* Exercise description: Retype exactly the lines that run from the line with "List this object's" to the final line of the entries, keeping both ends and nothing else.

* Data to use:
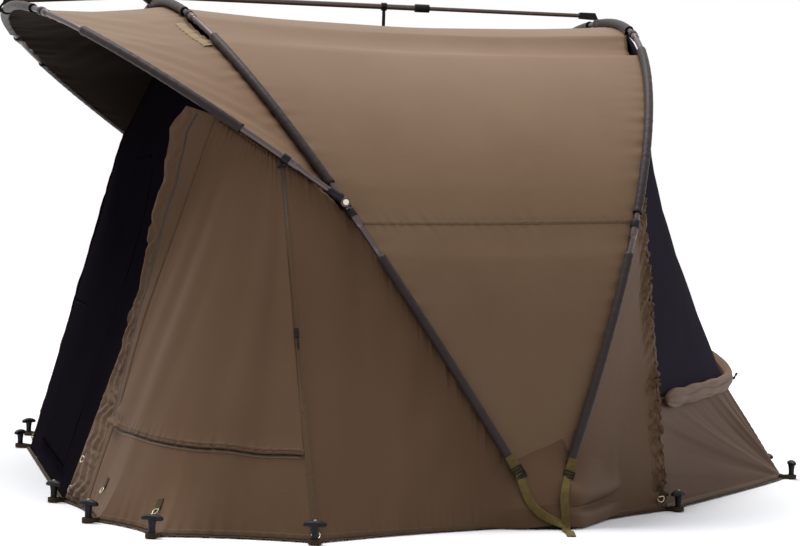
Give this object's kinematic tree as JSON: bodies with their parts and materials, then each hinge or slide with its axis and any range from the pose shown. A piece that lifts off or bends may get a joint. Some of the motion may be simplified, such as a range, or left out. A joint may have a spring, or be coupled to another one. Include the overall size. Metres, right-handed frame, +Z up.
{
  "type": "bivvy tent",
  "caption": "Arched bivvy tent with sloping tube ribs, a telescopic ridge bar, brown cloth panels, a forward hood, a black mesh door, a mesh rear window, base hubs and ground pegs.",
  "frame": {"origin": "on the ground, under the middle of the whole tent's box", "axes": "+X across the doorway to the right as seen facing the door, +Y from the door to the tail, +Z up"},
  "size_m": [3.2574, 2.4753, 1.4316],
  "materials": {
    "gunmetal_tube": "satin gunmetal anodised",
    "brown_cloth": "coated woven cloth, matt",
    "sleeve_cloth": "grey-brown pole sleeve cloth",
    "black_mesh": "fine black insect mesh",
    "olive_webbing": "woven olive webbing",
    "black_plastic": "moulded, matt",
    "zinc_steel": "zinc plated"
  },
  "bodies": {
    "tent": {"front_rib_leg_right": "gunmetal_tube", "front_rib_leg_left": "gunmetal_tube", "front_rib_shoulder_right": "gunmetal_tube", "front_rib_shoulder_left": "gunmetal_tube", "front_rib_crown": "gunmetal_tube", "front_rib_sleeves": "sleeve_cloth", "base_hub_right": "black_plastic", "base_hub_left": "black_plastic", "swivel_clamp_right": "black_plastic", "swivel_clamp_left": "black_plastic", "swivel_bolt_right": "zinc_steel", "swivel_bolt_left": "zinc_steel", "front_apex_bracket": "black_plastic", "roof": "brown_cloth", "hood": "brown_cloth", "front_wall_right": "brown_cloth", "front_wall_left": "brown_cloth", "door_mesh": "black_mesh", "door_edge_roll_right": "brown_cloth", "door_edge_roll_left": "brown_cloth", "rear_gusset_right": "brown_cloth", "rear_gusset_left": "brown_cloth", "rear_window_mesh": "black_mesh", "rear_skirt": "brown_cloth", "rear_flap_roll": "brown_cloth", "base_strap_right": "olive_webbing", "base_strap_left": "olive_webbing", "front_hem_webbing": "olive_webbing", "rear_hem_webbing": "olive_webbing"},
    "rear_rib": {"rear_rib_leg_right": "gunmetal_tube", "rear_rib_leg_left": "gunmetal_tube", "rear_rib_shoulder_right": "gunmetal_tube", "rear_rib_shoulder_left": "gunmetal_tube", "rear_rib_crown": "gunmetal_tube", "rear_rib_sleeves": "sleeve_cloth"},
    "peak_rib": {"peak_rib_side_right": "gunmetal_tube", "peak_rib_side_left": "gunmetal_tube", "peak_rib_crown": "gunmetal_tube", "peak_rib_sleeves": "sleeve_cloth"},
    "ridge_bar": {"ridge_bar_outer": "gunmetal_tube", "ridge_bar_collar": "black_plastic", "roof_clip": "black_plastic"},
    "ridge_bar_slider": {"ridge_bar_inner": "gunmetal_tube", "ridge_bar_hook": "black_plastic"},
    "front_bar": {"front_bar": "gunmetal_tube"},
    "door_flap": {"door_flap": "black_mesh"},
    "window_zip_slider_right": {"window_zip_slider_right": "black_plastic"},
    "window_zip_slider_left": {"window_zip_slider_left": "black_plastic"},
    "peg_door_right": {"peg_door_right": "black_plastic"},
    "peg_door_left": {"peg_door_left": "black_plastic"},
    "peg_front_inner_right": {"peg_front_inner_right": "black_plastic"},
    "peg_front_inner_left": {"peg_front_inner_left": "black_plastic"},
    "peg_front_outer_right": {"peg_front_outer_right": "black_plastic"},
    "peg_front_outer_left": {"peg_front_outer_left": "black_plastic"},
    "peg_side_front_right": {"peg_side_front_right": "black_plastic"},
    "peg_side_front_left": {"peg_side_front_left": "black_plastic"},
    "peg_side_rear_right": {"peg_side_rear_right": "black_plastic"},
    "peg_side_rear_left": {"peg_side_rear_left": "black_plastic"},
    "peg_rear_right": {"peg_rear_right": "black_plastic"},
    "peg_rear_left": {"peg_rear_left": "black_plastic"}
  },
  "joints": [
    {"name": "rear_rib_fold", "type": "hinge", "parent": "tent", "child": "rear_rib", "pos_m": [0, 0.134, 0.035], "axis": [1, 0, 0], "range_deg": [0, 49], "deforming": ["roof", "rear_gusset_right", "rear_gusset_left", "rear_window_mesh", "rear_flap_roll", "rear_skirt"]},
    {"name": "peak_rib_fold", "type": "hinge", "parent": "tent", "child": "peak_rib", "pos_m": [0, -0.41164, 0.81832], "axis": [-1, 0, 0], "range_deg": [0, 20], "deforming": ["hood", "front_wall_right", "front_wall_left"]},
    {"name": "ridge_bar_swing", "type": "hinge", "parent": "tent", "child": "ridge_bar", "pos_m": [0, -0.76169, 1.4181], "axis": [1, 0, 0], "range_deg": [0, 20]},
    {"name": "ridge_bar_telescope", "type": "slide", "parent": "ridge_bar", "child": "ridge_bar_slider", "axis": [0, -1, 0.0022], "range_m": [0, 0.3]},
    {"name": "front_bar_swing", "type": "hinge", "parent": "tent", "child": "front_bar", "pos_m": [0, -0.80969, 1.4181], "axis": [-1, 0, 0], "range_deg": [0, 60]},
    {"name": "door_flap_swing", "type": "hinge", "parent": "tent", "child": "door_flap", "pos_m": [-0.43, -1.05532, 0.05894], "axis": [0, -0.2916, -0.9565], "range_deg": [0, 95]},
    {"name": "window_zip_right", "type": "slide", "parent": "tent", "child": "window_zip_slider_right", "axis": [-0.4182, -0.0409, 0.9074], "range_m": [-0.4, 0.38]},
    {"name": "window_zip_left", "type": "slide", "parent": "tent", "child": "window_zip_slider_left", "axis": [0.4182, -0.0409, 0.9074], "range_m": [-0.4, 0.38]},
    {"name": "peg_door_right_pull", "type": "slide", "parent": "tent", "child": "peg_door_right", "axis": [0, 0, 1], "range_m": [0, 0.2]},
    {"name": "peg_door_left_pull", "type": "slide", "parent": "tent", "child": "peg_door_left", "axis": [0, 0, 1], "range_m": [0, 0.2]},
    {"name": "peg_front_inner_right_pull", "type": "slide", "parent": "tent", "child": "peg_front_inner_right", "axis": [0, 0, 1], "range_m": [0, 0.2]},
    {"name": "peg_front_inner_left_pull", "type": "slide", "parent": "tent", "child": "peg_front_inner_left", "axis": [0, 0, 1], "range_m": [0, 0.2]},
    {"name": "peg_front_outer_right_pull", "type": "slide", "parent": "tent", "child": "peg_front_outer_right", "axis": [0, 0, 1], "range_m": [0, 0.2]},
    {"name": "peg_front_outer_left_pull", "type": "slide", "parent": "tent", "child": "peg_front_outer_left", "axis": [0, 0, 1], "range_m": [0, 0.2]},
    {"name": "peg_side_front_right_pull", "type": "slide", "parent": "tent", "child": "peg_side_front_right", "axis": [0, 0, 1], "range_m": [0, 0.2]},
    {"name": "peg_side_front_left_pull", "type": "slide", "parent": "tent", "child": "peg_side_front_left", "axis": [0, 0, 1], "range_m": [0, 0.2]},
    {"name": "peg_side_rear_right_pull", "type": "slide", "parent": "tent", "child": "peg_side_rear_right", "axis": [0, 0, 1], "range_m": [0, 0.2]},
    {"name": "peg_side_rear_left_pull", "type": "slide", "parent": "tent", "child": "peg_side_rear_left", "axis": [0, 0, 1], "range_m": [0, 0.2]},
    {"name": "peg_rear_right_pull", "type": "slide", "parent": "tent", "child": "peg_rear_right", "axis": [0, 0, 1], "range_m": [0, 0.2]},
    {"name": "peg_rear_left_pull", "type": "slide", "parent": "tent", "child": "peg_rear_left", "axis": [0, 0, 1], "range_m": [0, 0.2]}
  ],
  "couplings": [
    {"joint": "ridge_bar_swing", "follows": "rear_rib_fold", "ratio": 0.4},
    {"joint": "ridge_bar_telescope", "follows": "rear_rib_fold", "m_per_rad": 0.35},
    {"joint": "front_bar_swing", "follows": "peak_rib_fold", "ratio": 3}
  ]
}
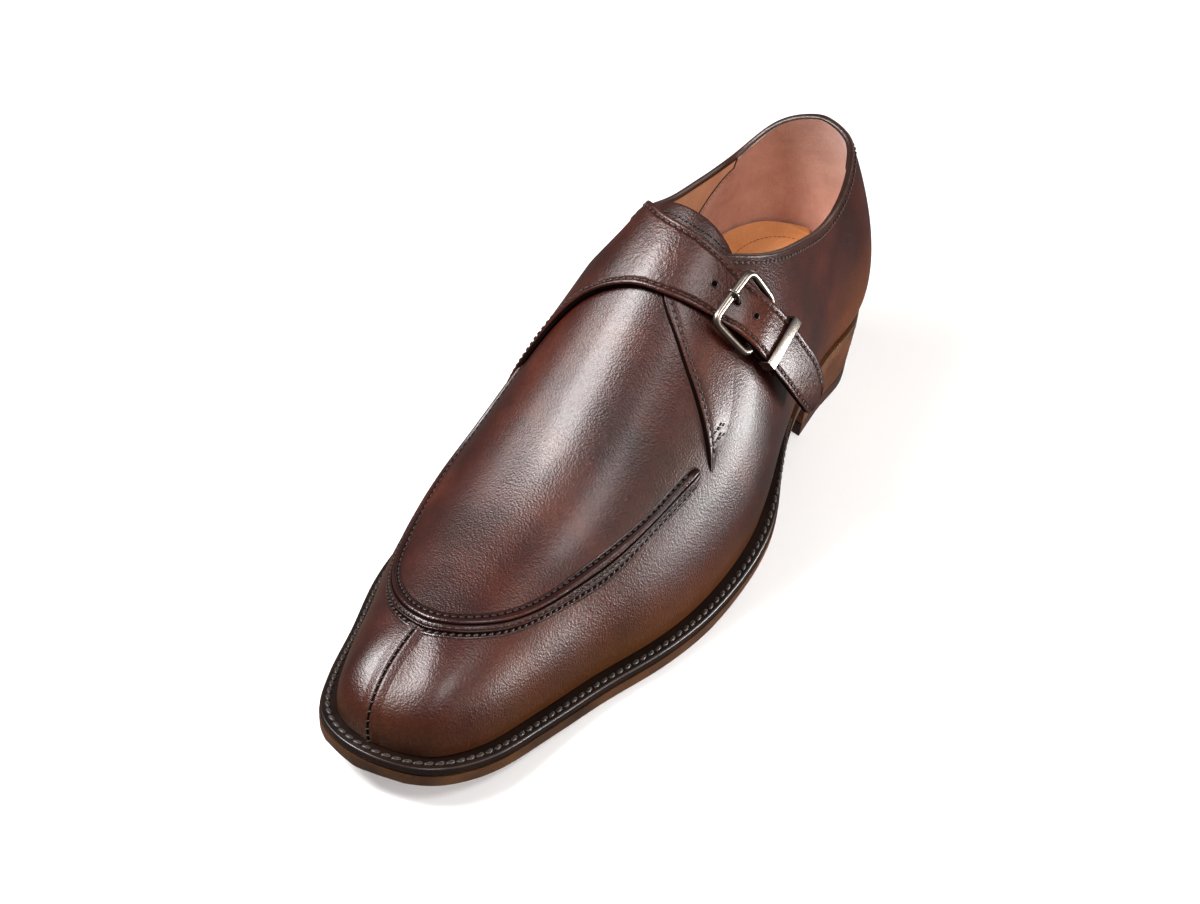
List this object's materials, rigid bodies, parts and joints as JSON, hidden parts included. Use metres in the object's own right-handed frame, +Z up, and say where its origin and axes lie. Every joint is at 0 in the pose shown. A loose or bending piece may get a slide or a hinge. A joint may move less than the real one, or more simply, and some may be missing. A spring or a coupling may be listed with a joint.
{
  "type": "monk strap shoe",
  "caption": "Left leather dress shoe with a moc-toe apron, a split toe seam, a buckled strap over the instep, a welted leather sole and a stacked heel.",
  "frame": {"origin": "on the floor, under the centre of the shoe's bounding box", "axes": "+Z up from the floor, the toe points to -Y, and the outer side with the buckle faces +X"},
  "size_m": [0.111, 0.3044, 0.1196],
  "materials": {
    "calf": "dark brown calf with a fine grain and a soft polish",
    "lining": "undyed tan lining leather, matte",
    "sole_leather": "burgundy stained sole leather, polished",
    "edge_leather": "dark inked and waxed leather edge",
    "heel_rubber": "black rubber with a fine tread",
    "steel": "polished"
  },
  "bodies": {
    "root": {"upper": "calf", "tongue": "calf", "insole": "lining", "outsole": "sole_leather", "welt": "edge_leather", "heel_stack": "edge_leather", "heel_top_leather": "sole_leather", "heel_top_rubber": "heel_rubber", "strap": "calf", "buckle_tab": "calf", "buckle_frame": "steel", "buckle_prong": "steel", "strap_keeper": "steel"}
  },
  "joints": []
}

* Task solution:
List this object's materials, rigid bodies, parts and joints as JSON, hidden parts included. Use metres in the object's own right-handed frame, +Z up, and say where its origin and axes lie. Every joint is at 0 in the pose shown. A loose or bending piece may get a slide or a hinge. A joint may move less than the real one, or more simply, and some may be missing. A spring or a coupling may be listed with a joint.
{
  "type": "monk strap shoe",
  "caption": "Left leather dress shoe with a moc-toe apron, a split toe seam, a buckled strap over the instep, a welted leather sole and a stacked heel.",
  "frame": {"origin": "on the floor, under the centre of the shoe's bounding box", "axes": "+Z up from the floor, the toe points to -Y, and the outer side with the buckle faces +X"},
  "size_m": [0.111, 0.3044, 0.1196],
  "materials": {
    "calf": "dark brown calf with a fine grain and a soft polish",
    "lining": "undyed tan lining leather, matte",
    "sole_leather": "burgundy stained sole leather, polished",
    "edge_leather": "dark inked and waxed leather edge",
    "heel_rubber": "black rubber with a fine tread",
    "steel": "polished"
  },
  "bodies": {
    "root": {"upper": "calf", "tongue": "calf", "insole": "lining", "outsole": "sole_leather", "welt": "edge_leather", "heel_stack": "edge_leather", "heel_top_leather": "sole_leather", "heel_top_rubber": "heel_rubber", "strap": "calf", "buckle_tab": "calf", "buckle_frame": "steel", "buckle_prong": "steel", "strap_keeper": "steel"}
  },
  "joints": []
}